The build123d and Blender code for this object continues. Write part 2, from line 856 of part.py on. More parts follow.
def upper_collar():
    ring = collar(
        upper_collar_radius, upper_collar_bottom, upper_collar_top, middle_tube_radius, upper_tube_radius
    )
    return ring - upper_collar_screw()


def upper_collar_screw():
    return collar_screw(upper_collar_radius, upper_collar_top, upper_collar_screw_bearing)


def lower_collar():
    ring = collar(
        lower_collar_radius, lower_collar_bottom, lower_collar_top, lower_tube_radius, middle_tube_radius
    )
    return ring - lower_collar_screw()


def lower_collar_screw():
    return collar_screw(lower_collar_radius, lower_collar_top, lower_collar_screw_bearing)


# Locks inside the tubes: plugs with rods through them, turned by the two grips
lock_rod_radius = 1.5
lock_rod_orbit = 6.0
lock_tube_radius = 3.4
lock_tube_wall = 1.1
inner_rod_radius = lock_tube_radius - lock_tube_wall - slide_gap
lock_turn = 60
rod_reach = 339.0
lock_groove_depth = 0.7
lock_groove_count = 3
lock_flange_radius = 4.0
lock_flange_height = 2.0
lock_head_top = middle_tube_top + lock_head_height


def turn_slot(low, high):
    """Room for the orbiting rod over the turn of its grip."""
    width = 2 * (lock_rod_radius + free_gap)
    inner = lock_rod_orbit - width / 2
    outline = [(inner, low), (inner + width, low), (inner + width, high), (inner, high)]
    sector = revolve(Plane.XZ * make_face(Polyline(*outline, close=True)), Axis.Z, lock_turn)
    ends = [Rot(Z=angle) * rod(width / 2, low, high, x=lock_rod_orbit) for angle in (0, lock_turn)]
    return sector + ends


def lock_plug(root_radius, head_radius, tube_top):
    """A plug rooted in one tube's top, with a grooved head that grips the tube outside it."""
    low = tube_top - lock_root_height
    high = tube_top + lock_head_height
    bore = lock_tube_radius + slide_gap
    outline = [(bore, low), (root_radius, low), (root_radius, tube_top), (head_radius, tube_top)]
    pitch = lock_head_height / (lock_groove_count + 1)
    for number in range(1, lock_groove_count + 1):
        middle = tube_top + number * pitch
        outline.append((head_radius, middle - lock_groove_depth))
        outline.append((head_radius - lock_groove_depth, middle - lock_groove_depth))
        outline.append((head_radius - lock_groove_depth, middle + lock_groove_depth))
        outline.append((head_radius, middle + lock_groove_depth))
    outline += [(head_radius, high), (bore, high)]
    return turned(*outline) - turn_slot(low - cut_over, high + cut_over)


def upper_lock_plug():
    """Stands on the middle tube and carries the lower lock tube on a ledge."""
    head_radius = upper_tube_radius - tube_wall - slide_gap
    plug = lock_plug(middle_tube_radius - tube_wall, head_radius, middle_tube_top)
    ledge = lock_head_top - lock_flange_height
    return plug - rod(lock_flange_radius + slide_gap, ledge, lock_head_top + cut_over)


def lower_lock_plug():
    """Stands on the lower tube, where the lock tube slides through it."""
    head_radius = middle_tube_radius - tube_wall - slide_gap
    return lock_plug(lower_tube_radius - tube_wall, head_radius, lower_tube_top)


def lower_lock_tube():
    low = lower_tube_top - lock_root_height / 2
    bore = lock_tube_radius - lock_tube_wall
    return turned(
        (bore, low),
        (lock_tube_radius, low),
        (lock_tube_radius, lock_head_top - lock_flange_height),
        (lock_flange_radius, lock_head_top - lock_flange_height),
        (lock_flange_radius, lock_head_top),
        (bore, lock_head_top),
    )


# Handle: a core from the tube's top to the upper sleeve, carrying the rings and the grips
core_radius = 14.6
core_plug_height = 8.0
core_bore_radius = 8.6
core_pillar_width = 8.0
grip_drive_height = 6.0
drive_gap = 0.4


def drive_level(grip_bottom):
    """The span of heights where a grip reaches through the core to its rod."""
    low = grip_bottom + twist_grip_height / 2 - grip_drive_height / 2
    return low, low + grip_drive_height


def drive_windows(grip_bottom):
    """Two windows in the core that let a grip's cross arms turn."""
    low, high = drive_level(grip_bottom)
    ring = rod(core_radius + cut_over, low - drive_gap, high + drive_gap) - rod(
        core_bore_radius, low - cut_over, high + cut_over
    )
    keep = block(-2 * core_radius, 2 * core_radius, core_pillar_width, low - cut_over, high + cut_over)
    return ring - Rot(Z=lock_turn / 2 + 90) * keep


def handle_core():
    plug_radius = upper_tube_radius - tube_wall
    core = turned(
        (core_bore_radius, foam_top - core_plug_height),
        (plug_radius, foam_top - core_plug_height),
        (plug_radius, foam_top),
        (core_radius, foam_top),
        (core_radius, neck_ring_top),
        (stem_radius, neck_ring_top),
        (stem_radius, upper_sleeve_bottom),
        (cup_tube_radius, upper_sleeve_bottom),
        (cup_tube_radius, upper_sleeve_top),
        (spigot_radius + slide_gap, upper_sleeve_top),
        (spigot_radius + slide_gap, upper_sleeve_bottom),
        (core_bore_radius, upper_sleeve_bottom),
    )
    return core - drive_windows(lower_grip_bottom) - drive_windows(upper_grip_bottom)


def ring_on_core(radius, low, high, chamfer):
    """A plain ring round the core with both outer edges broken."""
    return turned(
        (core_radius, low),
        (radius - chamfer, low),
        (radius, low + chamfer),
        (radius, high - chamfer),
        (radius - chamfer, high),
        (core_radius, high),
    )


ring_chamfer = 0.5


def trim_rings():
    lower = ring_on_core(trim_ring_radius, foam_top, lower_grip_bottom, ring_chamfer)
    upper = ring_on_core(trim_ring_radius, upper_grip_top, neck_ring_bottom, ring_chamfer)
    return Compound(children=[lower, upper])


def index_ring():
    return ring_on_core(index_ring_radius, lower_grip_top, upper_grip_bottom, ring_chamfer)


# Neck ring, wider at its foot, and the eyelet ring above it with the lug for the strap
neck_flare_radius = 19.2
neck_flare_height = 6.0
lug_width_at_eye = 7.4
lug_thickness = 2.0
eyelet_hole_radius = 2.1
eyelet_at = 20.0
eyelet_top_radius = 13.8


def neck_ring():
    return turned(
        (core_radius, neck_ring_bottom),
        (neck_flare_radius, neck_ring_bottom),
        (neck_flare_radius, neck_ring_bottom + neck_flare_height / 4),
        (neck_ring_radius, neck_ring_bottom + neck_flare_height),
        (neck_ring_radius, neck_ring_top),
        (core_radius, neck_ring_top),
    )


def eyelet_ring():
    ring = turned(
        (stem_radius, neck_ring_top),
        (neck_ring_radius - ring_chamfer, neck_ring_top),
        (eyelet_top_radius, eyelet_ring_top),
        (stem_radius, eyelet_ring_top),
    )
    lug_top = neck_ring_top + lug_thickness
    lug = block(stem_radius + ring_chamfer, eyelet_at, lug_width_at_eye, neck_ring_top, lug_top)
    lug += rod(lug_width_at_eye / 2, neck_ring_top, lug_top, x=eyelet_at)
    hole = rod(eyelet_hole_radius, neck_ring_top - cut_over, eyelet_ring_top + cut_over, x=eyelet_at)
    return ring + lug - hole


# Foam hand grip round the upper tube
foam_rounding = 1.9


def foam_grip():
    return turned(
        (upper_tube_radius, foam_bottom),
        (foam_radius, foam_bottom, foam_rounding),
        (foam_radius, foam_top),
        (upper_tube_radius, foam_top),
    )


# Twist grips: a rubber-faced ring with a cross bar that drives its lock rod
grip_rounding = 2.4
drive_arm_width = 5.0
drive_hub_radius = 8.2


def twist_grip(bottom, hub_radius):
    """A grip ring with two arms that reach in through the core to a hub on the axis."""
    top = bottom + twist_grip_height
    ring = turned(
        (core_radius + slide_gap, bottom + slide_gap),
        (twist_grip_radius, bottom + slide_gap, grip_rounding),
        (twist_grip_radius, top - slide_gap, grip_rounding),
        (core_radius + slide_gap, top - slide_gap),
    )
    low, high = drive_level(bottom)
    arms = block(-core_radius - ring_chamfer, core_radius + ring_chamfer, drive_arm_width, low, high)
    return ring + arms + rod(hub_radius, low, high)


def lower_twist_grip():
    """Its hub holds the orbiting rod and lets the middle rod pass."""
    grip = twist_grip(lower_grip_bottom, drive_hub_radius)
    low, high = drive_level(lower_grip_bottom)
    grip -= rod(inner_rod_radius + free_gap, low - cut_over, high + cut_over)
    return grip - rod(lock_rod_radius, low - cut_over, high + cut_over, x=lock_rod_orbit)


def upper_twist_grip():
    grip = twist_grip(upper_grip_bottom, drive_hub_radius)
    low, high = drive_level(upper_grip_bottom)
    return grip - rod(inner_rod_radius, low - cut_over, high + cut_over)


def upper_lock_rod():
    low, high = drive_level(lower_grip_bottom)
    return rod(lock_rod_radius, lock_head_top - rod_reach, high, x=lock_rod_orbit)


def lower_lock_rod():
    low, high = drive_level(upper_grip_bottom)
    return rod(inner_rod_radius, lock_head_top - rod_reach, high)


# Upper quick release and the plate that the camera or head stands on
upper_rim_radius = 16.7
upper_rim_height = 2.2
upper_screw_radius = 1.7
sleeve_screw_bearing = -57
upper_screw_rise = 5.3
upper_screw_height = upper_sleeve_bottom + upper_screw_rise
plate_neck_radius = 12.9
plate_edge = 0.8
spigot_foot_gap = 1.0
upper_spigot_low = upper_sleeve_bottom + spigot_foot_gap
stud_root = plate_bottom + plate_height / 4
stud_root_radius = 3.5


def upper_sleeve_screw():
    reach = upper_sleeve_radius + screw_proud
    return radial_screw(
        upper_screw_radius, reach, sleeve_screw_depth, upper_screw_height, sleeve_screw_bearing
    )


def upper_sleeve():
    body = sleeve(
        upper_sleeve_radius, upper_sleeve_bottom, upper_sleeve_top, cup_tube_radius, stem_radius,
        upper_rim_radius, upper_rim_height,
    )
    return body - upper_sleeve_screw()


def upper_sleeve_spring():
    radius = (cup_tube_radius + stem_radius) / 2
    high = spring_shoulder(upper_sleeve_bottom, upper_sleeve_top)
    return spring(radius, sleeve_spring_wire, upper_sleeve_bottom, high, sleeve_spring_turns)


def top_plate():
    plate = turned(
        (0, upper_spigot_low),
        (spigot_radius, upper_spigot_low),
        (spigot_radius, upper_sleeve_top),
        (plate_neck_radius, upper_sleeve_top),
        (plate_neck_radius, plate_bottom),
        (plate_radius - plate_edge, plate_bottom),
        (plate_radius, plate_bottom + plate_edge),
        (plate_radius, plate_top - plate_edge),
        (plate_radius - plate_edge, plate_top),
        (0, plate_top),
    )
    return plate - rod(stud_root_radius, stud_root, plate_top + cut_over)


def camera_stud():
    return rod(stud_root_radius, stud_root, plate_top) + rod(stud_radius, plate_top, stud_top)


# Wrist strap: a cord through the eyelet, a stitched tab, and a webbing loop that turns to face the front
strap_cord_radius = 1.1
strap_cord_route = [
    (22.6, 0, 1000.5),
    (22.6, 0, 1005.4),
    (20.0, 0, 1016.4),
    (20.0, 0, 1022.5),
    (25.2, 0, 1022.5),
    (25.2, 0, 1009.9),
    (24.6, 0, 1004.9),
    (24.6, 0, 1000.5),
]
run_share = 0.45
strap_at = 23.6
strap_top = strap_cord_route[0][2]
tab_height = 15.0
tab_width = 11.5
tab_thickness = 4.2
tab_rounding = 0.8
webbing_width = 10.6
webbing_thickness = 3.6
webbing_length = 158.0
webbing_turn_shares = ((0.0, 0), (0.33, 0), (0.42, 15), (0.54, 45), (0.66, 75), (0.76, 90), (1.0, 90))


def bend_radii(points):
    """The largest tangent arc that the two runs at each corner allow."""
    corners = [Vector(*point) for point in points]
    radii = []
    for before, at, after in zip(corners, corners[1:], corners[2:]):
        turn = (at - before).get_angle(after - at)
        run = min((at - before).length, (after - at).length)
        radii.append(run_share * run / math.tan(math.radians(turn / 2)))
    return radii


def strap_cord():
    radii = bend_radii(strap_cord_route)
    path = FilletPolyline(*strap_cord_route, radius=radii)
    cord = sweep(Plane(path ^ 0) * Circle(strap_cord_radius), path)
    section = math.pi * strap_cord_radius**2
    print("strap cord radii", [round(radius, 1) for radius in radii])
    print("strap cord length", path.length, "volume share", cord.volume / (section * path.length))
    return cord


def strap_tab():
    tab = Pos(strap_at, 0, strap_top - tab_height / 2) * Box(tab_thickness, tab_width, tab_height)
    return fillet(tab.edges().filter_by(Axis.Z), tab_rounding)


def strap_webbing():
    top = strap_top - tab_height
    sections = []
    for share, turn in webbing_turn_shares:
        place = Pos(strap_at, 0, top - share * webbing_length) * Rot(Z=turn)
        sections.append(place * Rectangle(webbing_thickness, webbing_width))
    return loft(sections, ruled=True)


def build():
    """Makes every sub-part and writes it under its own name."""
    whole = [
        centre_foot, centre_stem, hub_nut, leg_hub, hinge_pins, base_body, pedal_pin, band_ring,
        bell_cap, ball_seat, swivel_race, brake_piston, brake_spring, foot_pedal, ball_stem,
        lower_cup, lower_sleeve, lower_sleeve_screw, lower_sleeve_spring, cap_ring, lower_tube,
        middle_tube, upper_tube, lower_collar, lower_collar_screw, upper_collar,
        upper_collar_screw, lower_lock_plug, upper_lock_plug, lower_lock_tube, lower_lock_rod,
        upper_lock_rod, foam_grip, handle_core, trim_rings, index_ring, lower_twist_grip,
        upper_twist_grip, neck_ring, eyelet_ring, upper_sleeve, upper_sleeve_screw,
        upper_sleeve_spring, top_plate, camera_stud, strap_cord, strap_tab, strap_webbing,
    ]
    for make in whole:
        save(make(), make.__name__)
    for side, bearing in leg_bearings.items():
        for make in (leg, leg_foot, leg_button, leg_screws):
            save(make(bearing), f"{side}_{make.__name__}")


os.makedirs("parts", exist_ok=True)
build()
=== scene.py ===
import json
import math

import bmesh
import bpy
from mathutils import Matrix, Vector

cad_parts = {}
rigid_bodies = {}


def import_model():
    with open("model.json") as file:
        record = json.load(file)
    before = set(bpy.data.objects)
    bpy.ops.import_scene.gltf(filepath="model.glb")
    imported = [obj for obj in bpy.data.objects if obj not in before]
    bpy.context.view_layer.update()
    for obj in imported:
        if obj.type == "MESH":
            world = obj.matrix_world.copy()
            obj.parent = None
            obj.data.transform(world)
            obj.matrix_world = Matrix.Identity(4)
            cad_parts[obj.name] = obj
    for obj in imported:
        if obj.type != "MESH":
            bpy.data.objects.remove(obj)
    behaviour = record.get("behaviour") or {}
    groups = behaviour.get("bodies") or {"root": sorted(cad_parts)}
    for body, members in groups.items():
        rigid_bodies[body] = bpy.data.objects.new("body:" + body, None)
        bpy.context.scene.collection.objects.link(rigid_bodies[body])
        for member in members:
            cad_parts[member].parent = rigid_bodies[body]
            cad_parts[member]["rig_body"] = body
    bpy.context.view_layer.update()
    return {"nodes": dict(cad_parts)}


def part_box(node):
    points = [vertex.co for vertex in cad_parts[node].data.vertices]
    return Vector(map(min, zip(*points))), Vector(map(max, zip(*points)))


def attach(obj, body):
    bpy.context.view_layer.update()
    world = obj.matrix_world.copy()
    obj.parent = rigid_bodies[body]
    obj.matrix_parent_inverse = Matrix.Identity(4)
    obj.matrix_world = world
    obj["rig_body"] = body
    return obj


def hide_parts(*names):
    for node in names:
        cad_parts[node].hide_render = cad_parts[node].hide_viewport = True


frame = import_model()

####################

- [WORK TO COMPLETE]:
Print only the run of lines that begins with the line containing "for side, bearing" and ends with the line containing "obj.data.transform(world)", both included, exactly as they read.

- [EXPECTED OUTPUT]:
    for side, bearing in leg_bearings.items():
        for make in (leg, leg_foot, leg_button, leg_screws):
            save(make(bearing), f"{side}_{make.__name__}")


os.makedirs("parts", exist_ok=True)
build()
=== scene.py ===
import json
import math

import bmesh
import bpy
from mathutils import Matrix, Vector

cad_parts = {}
rigid_bodies = {}


def import_model():
    with open("model.json") as file:
        record = json.load(file)
    before = set(bpy.data.objects)
    bpy.ops.import_scene.gltf(filepath="model.glb")
    imported = [obj for obj in bpy.data.objects if obj not in before]
    bpy.context.view_layer.update()
    for obj in imported:
        if obj.type == "MESH":
            world = obj.matrix_world.copy()
            obj.parent = None
            obj.data.transform(world)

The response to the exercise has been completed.